Eliminating the IED problem was given top priority, although Atkinson argues that most of the various programs to combat the scourge were mostly ad hoc and unsuccessful. Atkinson also notes a particularly troubling development in the last couple of years involving newer explosive devices supplied to insurgents through the Iranian arms pipeline:

More than 250 American soldiers would be killed by another type of IED that was spreading across the battlefield and against which even the best jammers proved useless.

The first confirmed EFP -- explosively formed penetrator -- had appeared in Basra on May 15, 2004, and [Pentagon IED Task Force director Joseph] Votel had briefed Vice President Cheney in late June on the phenomenon, using a model to demonstrate how it worked. The weapon, which fired a heavy copper disc with devastating impact, typically used a passive infrared trigger that detonated the bomb when a sensor detected radiation from a warm passing object, such as a Humvee. Because no radio waves were involved, jammers had no effect.
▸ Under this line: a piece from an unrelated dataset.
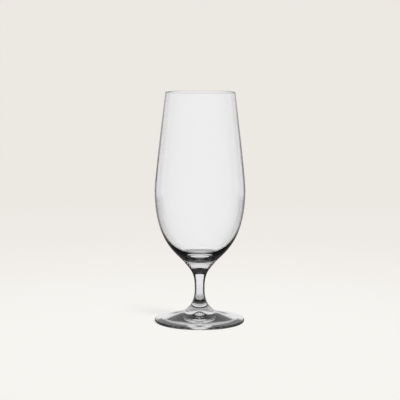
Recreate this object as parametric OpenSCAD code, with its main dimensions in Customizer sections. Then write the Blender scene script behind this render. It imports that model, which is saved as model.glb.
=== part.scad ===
// Pilsner glass on a short stem. Three pieces of clear glass are welded hot, face to face:
// the blown bowl, the drawn stem and the round foot.
// +Z is up, and the origin is the centre of the foot's underside, on the table.

/* [Whole glass] */
// Height of the whole glass, from the table to the top of the lip
glass_h = 189.1; // [175:0.1:205]
// Height of the weld between the bowl and the stem
bowl_weld_z = 49.2; // [44:0.1:54]
// Radius of the weld between the bowl and the stem
bowl_weld_r = 12.4; // [10:0.1:15]
// Height of the weld between the stem and the foot
foot_weld_z = 8.7; // [7.5:0.1:10]
// Radius of the weld between the stem and the foot
foot_weld_r = 12.8; // [10:0.1:16]

/* [Bowl] */
// Outer radius of the lip
lip_r = 28.4; // [25:0.1:33]
// Thickness of the glass at the lip, which is fire-polished to a full round
lip_t = 1; // [0.7:0.05:1.6]
// Lean of the wall at the lip, from upright, in degrees
lip_lean = 6; // [0:0.5:10]
// Outer radius of the belly
belly_r = 37.05; // [34:0.05:40]
// Height of the widest place of the belly
belly_z = 109; // [98:0.5:118]
// Thickness of the wall at the belly
belly_t = 1.2; // [0.8:0.05:2]
// Thickness of the solid bottom, from the weld up to the lowest place inside
bottom_t = 4.4; // [3:0.1:12]
// Lean of the outside at the bowl's weld, from upright, in degrees
bowl_weld_lean = 37.7; // [25:0.1:48]

/* [Stem] */
// Radius of the stem's waist
waist_r = 4.05; // [3:0.05:6]
// Height of the stem's waist
waist_z = 27.2; // [21:0.1:33]
// Fall of the flare where it meets the foot, below level, in degrees
flare_fall = 34.4; // [25:0.1:60]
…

A Defense Intelligence Agency weapons team had noted in the late 1990s that EFPs with infrared triggers were used by Iranian-backed Hezbollah forces against the Israelis in southern Lebanon at least as early as 1997. The few EFPs that were in Iraq during the early summer of 2004 invariably appeared in Shiite-controlled areas near the Iranian border, such as Basra and southeast Baghdad. That suggested "international linkages" to Iran, Votel told Cheney.

A colonel at the Israeli Embassy had repeatedly warned the task force about infrared-triggered EFPs. "He and other Israelis were pounding on the desk, saying, 'Listen, we've already been through this historically. This is what's going to happen next,' " a task force officer later recalled....

By early 2005, what one officer had described as "an ominous thing on the horizon" was moving to the foreground in Iraq. Most EFPs were built with several pounds of pure copper, either milled or punched with a 20-ton hydraulic press into a concave disc with a 140-degree angle, two to 11 inches in diameter. Triggered by the infrared sensor, a blasting cap in turn set off explosives packed behind the copper disc -- known as a liner -- inside a steel or plastic pipe. The detonation wave, moving at 8,000 meters per second, struck the liner, which inverted into a tadpole-shaped slug.

An EFP eight inches in diameter threw a seven-pound copper slug at Mach 6, or 2,000 meters per second. (A .50-caliber bullet, among the most devastating projectiles on the battlefield, weighs less than two ounces and has a muzzle velocity of 900 meters per second.) Unlike an armor-killing shaped charge, the EFP warhead did not turn into a plasma jet, but remained semi-molten. Copper was preferred because it is ductile and malleable, and does not shatter like steel. Typically fired at ranges from five to 10 meters, the slug could punch through several inches of armor, spraying metal shards across the crew compartment....

Debate intensified within the U.S. government over Iran's role in distributing EFPs. [General John] Abizaid was skeptical until British troops reportedly captured a cache of copper discs along Iraq's southeastern border. Other evidence accumulated. For example, according to a former DIA analyst, the C-4 plastic explosive found in some EFPs chemically matched that sold by Tehran's Defense Industries Organization and identified by specific lot numbers. Intelligence also indicated the Quds Force of Iran's Islamic Revolutionary Guard Corps was training and giving explosives to certain Iraqi Shiite groups, a senior DOD official said.

Read the whole thing. Abizaid counseled against military action to stop Iranian arms shipments to Iraq, arguing that "You know they're doing it, but you don't know that you want to go to war over it."

There's been some suggestion that Iranian-supplied munitions account for 70 percent of current U.S. casualties in Iraq. It seems to me, contrary to Abizaid, that this is something we'd want to go to war over.